- Thomas Edison's first successful incandescent lamp (light bulb) used a filamentmade of carbonized bamboo. It was patented in 1880. This light bulb still burns today in the Smithsonian Museum in Washington DC.
- Thomas Edison also used bamboo as rebar for the reinforcement of his swimming pool. To this day, the pool has never leaked.
- Alexander Graham Bell used bamboo for the first phonograph needle.
- Bamboo survived the atomic bomb at Hiroshima and provided the first re-greening after the blast in 1945.
- With a tensile strength superior to mild steel (withstands up to 52,000 pounds of pressure psi) and a weight-to-strength ratio surpassing that of graphite, bamboo is the strongest growing woody plant on earth. There is a suspension bridge in China 250 yards long, 9 foot wide and rests entirely on bamboo cables fastened over the water. It doesn't have a single nail or piece of iron in it. Used in ladders, scaffolding and construction, bamboo is twice as stable as oak, walnut and teak.
- Bamboo is the fastest growing plant on this planet and provides the best canopy for the greening of degraded lands. (Some species of Bamboo grow as much as 4 feet a day). Its stands release 35% more oxygen than equivalent stands of trees. Bamboo can also lower light intensity and protects against ultraviolet rays.
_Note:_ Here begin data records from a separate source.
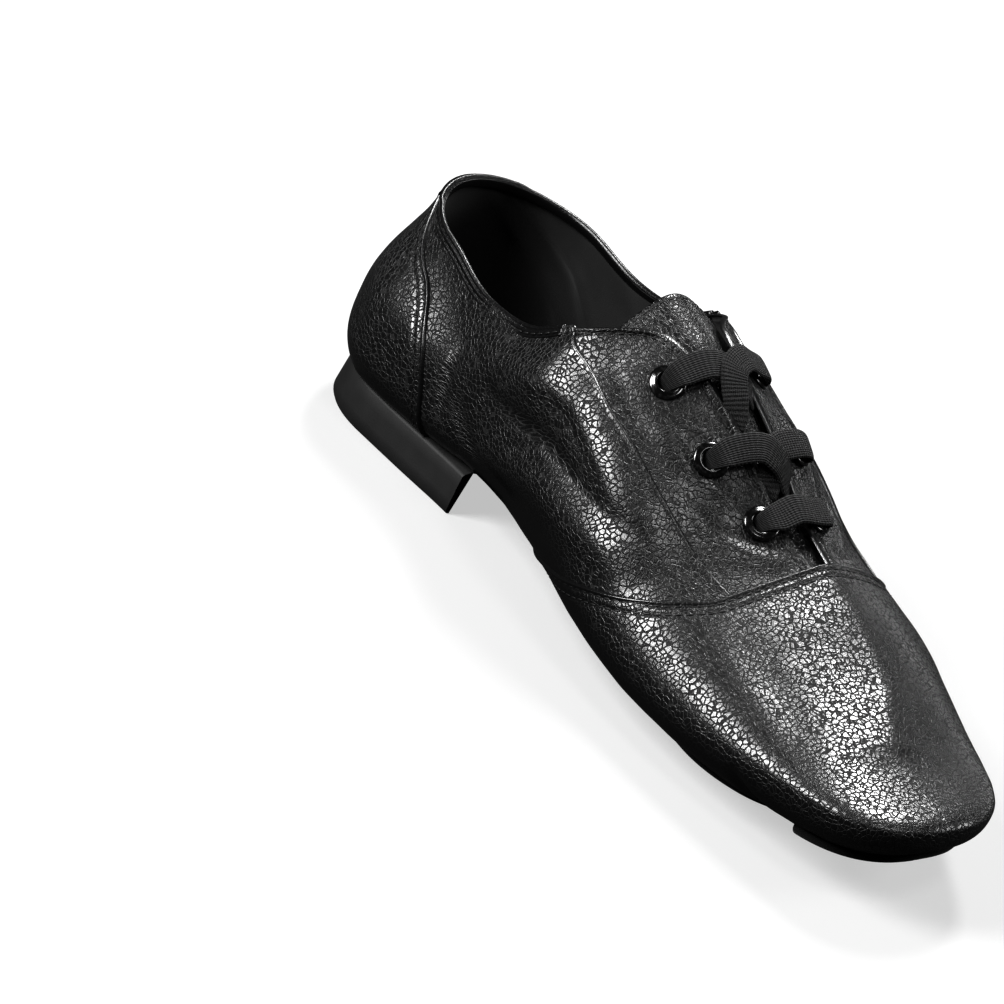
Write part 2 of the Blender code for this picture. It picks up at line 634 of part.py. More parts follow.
def lace_strip(name, path, height, material):
    """A flat woven strip, through (side, along, height on the section) places, this high over the last."""
    spots = [last_frame(side, along, rise) for side, along, rise in path]
    points = np.array([point + normal * height for point, normal, _, _ in spots])
    normals = np.array([normal for _, normal, _, _ in spots])
    forward = np.gradient(points, axis=0)
    forward /= np.linalg.norm(forward, axis=1)[:, None]
    across = np.cross(normals, forward)
    across /= np.linalg.norm(across, axis=1)[:, None]
    normals = np.cross(forward, across)
    half, thick = LACE_WIDTH / 2, LACE_THICK / 2
    outline = (
        (-half, -0.4 * thick), (-0.8 * half, -thick), (0.8 * half, -thick), (half, -0.4 * thick),
        (half, 0.4 * thick), (0.8 * half, thick), (-0.8 * half, thick), (-half, 0.4 * thick),
    )
    sections = [
        np.array([point + a * side_step + n * rise for side_step, rise in outline])
        for point, a, n in zip(points, across, normals)
    ]
    return add_object(name, *swept(sections), material, 35)


def lace_height(k):
    """The lace's middle over the last, just clear of the flanges of one pair of eyelets."""
    return max(eyelet_seat(side, k) for side in (MEDIAL, LATERAL)) + EYELET_PROUD + 1.5 * GAP + LACE_THICK / 2


def make_lace_bar(material):
    """The straight bar of lace over the lowest pair of eyelets."""
    along, rise = EYELETS[-1]
    heights = np.append(np.linspace(rise, 1, 4), (1.4, 1.8))
    path = both_sides([(MEDIAL, along, height) for height in heights], [(LATERAL, along, height) for height in heights])
    return lace_strip("lace_bar", path, lace_height(len(EYELETS) - 1), material)


def make_lace_cross(name, k, material):
    """Two strips of lace from one pair of eyelets, which meet over the slit on the way to the toe."""
    along, rise = EYELETS[k]
    meet = along + LACE_DROP / LENGTH
    legs = []
    for side, leg_name, over in ((MEDIAL, name, 0.0), (LATERAL, f"{name}_leg", LACE_THICK / 3)):
        path = [(side, blend(along, meet, share), blend(rise, 2.0, share)) for share in np.linspace(0, 1, 5)]
        path.append((-side, meet + 0.1 * LACE_WIDTH / LENGTH, 1.7))
        legs.append(lace_strip(leg_name, path, lace_height(k) + over, material))
    boolean(legs[0], "UNION", legs[1])
    legs[1].hide_render = True
    legs[1].display_type = "WIRE"
    return legs[0]


def make_shoe():
    for old in list(bpy.data.objects):
        bpy.data.objects.remove(old)
    leather = add_material("black_leather", (0.020, 0.020, 0.021), 0.38)
    edge_leather = add_material("edge_leather", (0.016, 0.016, 0.017), 0.42)
    lining = add_material("insole_cloth", (0.030, 0.030, 0.032), 0.85)
    rubber = add_material("heel_rubber", (0.035, 0.035, 0.036), 0.62)
    suede = add_material("pad_suede", (0.028, 0.028, 0.029), 0.95)
    metal = add_material("eyelet_metal", (0.030, 0.030, 0.032), 0.30, 1.0)
    woven = add_material("lace_cotton", (0.028, 0.029, 0.031), 0.85)
    make_upper(leather)
    make_binding(edge_leather)
    make_tongue(leather)
    make_insole(lining)
    make_heel(rubber)
    make_ball_pad(suede)
    make_toe_pad(suede)
    for side, side_name in ((MEDIAL, "medial"), (LATERAL, "lateral")):
        for k, row_name in enumerate(("top", "middle", "bottom")):
            make_eyelet(f"eyelet_{side_name}_{row_name}", side, k, metal)
    make_lace_bar(woven)
    make_lace_cross("lace_cross_top", 0, woven)
    make_lace_cross("lace_cross_middle", 1, woven)


make_shoe()
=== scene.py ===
"""The looks of a left jazz shoe: soft pebbled black leather, a rubber heel, suede pads, flat laces."""

import math

import bmesh
import bpy
import numpy as np
from mathutils import Matrix, Vector, noise
from mathutils.kdtree import KDTree


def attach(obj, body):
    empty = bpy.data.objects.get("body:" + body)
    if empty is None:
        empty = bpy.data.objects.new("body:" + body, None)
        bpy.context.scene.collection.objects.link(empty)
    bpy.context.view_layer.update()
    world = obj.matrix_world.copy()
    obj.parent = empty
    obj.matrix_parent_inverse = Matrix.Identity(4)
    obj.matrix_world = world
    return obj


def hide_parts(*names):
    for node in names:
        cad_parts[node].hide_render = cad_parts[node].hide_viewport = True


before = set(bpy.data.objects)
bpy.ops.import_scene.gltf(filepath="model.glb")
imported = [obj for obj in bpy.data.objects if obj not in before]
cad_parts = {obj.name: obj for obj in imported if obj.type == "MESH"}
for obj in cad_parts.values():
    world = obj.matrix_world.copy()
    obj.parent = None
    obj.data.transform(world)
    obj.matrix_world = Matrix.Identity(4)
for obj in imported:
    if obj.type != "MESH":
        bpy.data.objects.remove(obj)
bpy.ops.object.select_all(action="DESELECT")
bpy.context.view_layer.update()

# The last: the foot-shaped block that the shoe is pulled over. Its leather is laid on this one surface.
# A place on it is a side, a share of the length from heel back to toe tip, and a height on the section:
# 0 under the foot, 1 at the top edge, 2 on the crown line of the instep.
MEDIAL, LATERAL = -1, 1
LENGTH, BALL_WIDTH, INSTEP_HEIGHT, CENTRE_OUT = 0.245, 0.086, 0.074, 0.0016
LAST_COLUMNS = ("along", "medial", "lateral", "keel", "under", "wide_at", "ridge", "gap", "edge_at", "lean", "square")
LAST_SECTIONS = (
    (0.125, 0.385, 0.350, 0.000, 0.150, 0.345, 0.040, 0.275, 0.765, 80, 0.94),
    (0.200, 0.378, 0.352, 0.000, 0.145, 0.340, 0.030, 0.300, 0.720, 77, 0.94),
    (0.280, 0.368, 0.356, 0.000, 0.135, 0.350, 0.015, 0.308, 0.760, 66, 0.89),
    (0.350, 0.388, 0.368, 0.000, 0.118, 0.355, 0.000, 0.272, 0.915, 50, 0.84),
    (0.410, 0.425, 0.390, 0.000, 0.100, 0.340, 0.000, 0.110, 0.995, 34, 0.82),
    (0.470, 0.458, 0.415, 0.000, 0.080, 0.312, 0.010, 0.068, 0.940, 30, 0.80),
    (0.530, 0.488, 0.440, 0.000, 0.055, 0.262, 0.035, 0.055, 0.826, 24, 0.80),
    (0.600, 0.508, 0.462, 0.000, 0.038, 0.215, 0.070, 0.042, 0.655, 18, 0.80),
    (0.655, 0.516, 0.475, -0.010, 0.035, 0.195, 0.078, 0.035, 0.582, 14, 0.80),
    (0.720, 0.515, 0.458, -0.030, 0.035, 0.200, 0.070, 0.030, 0.530, 12, 0.80),
    (0.790, 0.500, 0.385, -0.062, 0.042, 0.225, 0.040, 0.028, 0.470, 10, 0.80),
    (0.880, 0.462, 0.268, -0.100, 0.075, 0.275, -0.100, 0.026, 0.405, 10, 0.78),
)
HEEL_BACK = {"wide_at": 0.370, "gap": 0.268, "edge_at": 0.830, "lean": 84}
TOE_TIP = {"under": 0.150, "wide_at": 0.330}
HEEL_AXIS, TOE_AXIS, END_ROUND, TOE_TURN = 0.125, 0.880, 2.25, -0.055


def smooth_through(rows, places):
    """The monotone cubic curve through (place, value) rows, so that nothing overshoots its rows."""
    xs, ys = np.array(rows, float).T
    step = np.diff(xs)
    rise = np.diff(ys) / step
    slope = np.concatenate([rise[:1], np.zeros(len(xs) - 2), rise[-1:]])
    for i in range(1, len(xs) - 1):
        if rise[i - 1] * rise[i] > 0:
            near, far = 2 * step[i] + step[i - 1], step[i] + 2 * step[i - 1]
            slope[i] = (near + far) / (near / rise[i - 1] + far / rise[i])
    i = np.clip(np.searchsorted(xs, places) - 1, 0, len(xs) - 2)
    t = (places - xs[i]) / step[i]
    return (
        (1 + 2 * t) * (1 - t) ** 2 * ys[i]
        + t * (1 - t) ** 2 * step[i] * slope[i]
        + t * t * (3 - 2 * t) * ys[i + 1]
        + t * t * (t - 1) * step[i] * slope[i + 1]
    )


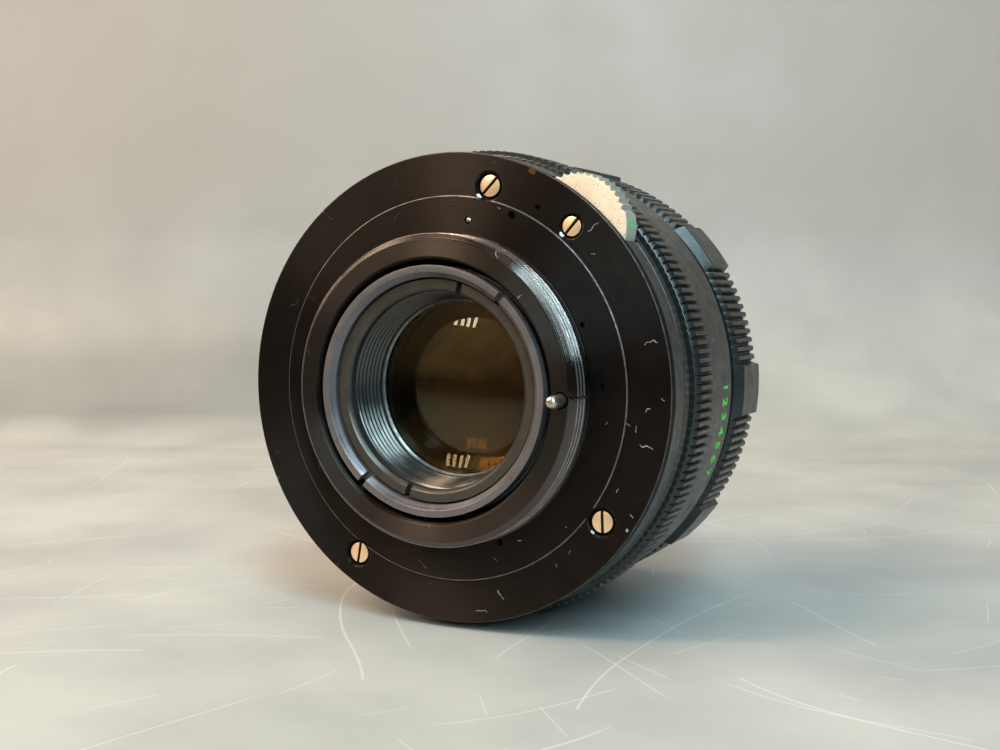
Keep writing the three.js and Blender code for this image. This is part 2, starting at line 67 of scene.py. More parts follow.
def forward(azimuth, elevation):
    a, e = math.radians(azimuth), math.radians(elevation)
    return Vector((-math.sin(a) * math.cos(e), math.cos(a) * math.cos(e), -math.sin(e)))


def make_camera():
    data = bpy.data.cameras.new("camera")
    data.lens, data.sensor_width = LENS, SENSOR
    data.clip_start, data.clip_end = 0.005, 20
    camera = bpy.data.objects.new("camera", data)
    scene.collection.objects.link(camera)
    camera.location = ORIGIN + CAMERA_FROM_FLANGE
    camera.rotation_mode = "QUATERNION"
    look = forward(CAMERA_AZIMUTH, CAMERA_ELEVATION)
    camera.rotation_quaternion = look.to_track_quat("-Z", "Y")
    scene.camera = camera


make_camera()


# ---------------------------------------------------------------- mesh helpers
STRAIGHT = 0.12  # radians: a corner that turns less than this is left alone
CORNER_SHARE = 0.35  # the most of a side that a softened corner takes
WELD = 2e-7  # metres


def polar(r, angle):
    return r * math.cos(math.radians(angle)), r * math.sin(math.radians(angle))


def point(x, y, z):
    return ORIGIN + Vector((x, y, z)) * MM


def soften(outline, size, closed=True):
    """Replaces each corner of an outline by a small curve, so that its edge catches light."""
    made = []
    count = len(outline)
    for i, here in enumerate(outline):
        if not closed and i in (0, count - 1):
            made.append(here)
            continue
        here = Vector(here)
        before, after = Vector(outline[i - 1]), Vector(outline[(i + 1) % count])
        back, on = before - here, after - here
        if back.length < 1e-6 or on.length < 1e-6 or abs(back.angle(on) - math.pi) < STRAIGHT:
            made.append(tuple(here))
            continue
        start = here + back.normalized() * min(size, back.length * CORNER_SHARE)
        end = here + on.normalized() * min(size, on.length * CORNER_SHARE)
        made += [tuple(start), tuple((start + 2 * here + end) / 4), tuple(end)]
    return made


def outward(bm):
    """Turns the faces of a closed mesh outwards."""
    bmesh.ops.recalc_face_normals(bm, faces=bm.faces)
    if bm.calc_volume(signed=True) < 0:
        bmesh.ops.reverse_faces(bm, faces=bm.faces)
    return bm


def loft(columns, at=(0, 0)):
    """Closed solid through [angle, outline] columns around an axis at polar position `at`."""
    bm = bmesh.new()
    cx, cz = polar(*at)
    grid = []
    for angle, outline in columns:
        c, s = polar(1, angle)
        grid.append([bm.verts.new(point(cx + r * c, y, cz + r * s)) for r, y in outline])
    for j, this in enumerate(grid):
        that = grid[(j + 1) % len(grid)]
        for i in range(len(this)):
            k = (i + 1) % len(this)
            bm.faces.new((this[i], this[k], that[k], that[i]))
    bmesh.ops.remove_doubles(bm, verts=bm.verts, dist=WELD)
    loose = [edge for edge in bm.edges if not edge.link_faces]
    bmesh.ops.delete(bm, geom=loose, context="EDGES")
    return outward(bm)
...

- Bamboo has thousands of uses including airplane "skins", aphrodisiacs, blinds, brushes, crafts, desalination filters, diesel fuel, fly-fishing poles, flooring, food, furniture, medicine, musical instruments, ornaments, paper, rope, scaffolding, umbrellas, walking sticks, wind chimes and many, many, more.
- Bamboo is harvested and replenished with no impact to the environment. It can be selectively harvested annually and is capable of complete regeneration without need to replant. Bamboo is an enduring natural resource and provides income, food, and housing to over 2.2 billion people worldwide.